Other lives focused on include a woman getting married, a man who earns his living "in a bad way" (online video poker, after losing his regular job), a governor who tries to provides services to small village of elderly residents, and a woman who quit the life she had (which was fun "and many other things") when she learned she was 6 months pregnant. She feels strong now, as a mother, and believes all her problems of her past were to prove that she could be independent.
A 56-year-old man appears. When told by the director this is a documentary about young people, he suggests he could be in a supporting role. "I dreamt of being part of a film since I was a child," he says with some melancholy. He talks of his sickly childhood, his love lost, and his responsibilities to his aging and ill mother. He still has dreams of achieving "something" someday.
These raw feelings have an undercurrent of hopelessness. They are crystalized in the response of one sad and dark-eyed woman, who responds to one of the director's question. The question is the basis for the film title - what would you do if there was a machine that could make everything disappear? "I would disappear myself," she says.
Is this, in fact, the overall theme? When the interviewed young man at the end opines that comedy is created only to ensure that one doesn't go mad by all the surrounding tragedy, is that the point? Or are the moments of joy ... at the wedding, at the puppet show, while dancing, when imagining the fairy tales or visions of a better life ... nuggets of hope that dispel sadness for a while and make the lives of these people worthwhile?

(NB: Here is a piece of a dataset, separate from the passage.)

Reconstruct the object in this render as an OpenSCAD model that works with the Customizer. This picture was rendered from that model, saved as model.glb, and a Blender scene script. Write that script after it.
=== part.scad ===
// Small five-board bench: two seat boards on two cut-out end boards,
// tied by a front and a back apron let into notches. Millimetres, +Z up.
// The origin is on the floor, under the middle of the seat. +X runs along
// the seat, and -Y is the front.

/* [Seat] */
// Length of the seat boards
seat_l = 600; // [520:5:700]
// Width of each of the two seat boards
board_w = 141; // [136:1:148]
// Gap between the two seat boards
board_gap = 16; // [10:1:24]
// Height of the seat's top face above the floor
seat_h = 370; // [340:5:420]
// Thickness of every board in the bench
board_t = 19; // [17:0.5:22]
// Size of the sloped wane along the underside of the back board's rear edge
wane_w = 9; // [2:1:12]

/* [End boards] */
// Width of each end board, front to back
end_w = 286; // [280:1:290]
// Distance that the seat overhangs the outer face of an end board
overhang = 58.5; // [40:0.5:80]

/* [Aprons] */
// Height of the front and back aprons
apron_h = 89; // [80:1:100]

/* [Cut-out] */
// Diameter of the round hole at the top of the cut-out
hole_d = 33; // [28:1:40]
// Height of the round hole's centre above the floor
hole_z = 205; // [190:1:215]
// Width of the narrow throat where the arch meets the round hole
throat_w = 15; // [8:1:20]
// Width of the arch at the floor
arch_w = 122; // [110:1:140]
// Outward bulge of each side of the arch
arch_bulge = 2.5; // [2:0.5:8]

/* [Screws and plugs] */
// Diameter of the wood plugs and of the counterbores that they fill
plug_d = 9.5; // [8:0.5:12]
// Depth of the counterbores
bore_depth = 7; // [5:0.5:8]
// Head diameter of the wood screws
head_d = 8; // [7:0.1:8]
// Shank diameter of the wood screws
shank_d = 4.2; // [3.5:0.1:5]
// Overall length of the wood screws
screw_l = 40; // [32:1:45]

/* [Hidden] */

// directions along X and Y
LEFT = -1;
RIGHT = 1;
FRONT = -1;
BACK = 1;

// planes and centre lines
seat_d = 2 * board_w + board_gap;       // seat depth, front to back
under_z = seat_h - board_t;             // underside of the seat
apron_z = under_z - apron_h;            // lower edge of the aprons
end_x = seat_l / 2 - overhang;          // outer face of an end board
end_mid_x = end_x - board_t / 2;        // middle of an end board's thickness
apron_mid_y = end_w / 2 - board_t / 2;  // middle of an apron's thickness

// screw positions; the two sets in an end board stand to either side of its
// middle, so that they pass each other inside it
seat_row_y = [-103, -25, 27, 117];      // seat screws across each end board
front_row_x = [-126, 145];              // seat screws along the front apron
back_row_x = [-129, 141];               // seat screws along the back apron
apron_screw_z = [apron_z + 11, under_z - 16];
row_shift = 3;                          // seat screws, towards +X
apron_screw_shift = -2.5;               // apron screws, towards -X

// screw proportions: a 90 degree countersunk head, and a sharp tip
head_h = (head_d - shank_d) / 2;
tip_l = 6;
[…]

"The Machine Which Makes Everything Disappear" is stark and honest, and shows people who hope amidst surroundings that chip away at that hope. Yes, some seem destined to gloom. But others imagine good jobs, fathers who come home from hospitals, wives who will love them, good health.
These pieces of different lives form a fractured puzzle depicting life in a country where modern times and traditions meld together. Poverty and the chance for better incomes co-exist. And for some, the future is better. As the film closes, we see a town square where people are going about their business in the city, then shots of decrepit buildings, factories, farmlands, and villages. The words of Gotcha to a former girlfriend of his incarcerated brother come to mind: "Don't let him lose faith in the future. That's the only thing I ask of you." Things seem bleak, but tomorrow awaits.
This film won the Best Director award in the Documentary category at this year's Sundance Film Festival. It is a testament to the value of the documentary style of filmmaking: it places the viewer dead center in this impoverished town in a country that is still shedding its Soviet past and coming to terms with possibilities of a better future.
"The Machine Which Makes Everything Disappear" screens over this next weekend at the Whitsell Auditorium. Tickets ranges from $6 for Friends of the Film Center to $9 and can be purchased on the website of the Northwest Film Center or at the box office a half hour before the films. Screening times are as follows: Friday, Sept, 6 at 7 pm, Saturday, Sept. 7 at 7 pm, and Sunday, Sept. 8 at 7 pm. The Whitsell is in the Portland Art Museum, 1219 SW Park Avenue in downtown Portland.